Kimball told respected Disney historian Michael Barrier in 1969 that from his perspective:
“We first came in, and we didn't know really what to do. Walt was opening up Tomorrowland and he had to have something, and we were going to have something with Daws Butler—very amateurish ideas, everything was being thrown out, and Jack [Kinney] was going to work on it also. But Jack was not necessarily interested in the fact that we were going out into space, and I was always a UFO fan anyway.
“So when I went to Walt with the Collier's [article on space exploration] and he said, ‘Hey, this is the way we should go,’ it was sort of mutual agreement, I think. Jack realized that this was the sort of thing that wasn't his bag.
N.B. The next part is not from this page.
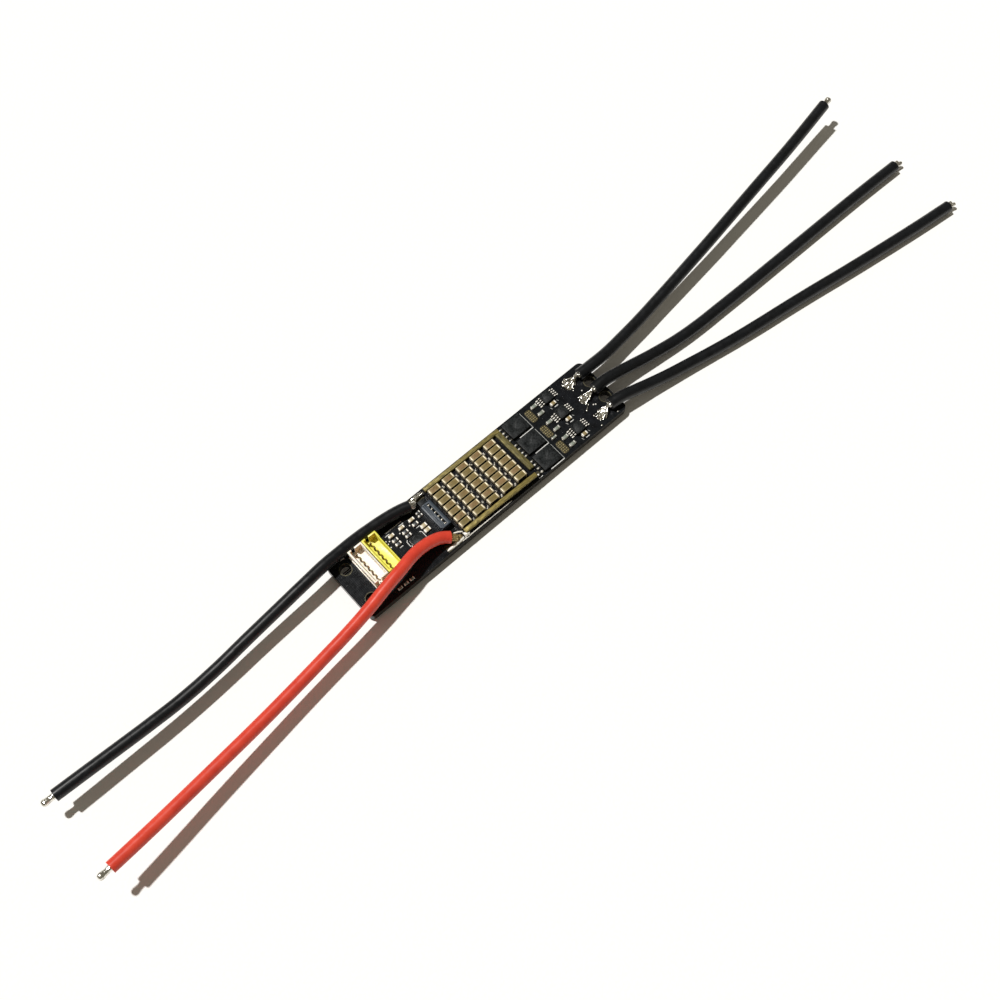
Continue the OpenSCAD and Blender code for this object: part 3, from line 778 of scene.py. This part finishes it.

I was probably the most enthusiastic one, and I was going to take it very scientifically; it wasn't going to be a comedy hour. I think Walt sensed that, and gave Jack something else to do.”
“My recollection is that before we contacted these people [Ley, von Braun, Haber], we had put together some storyboards, just research material, about space travel and about the whole subject and initially it was to be one show,” Bosche told Dave Smith in a Seventies interview. “But that was the original concept: only enough material for one show. But when Walt came in, we started picking it apart. It was decided right in that meeting we would do three shows.
“It was really based on scientific principles. That was true of every one of (the three space shows). This again was at Walt’s insistence, that we start with the material, get it as correct as we could and…he afforded us the luxury of the time to really develop these things, to really work with von Braun, to go just as far as we could with it.”
However, despite his self-publicity, Shows was not part of those historic shows, although he did make significant contributions at other studios that shouldn’t be forgotten.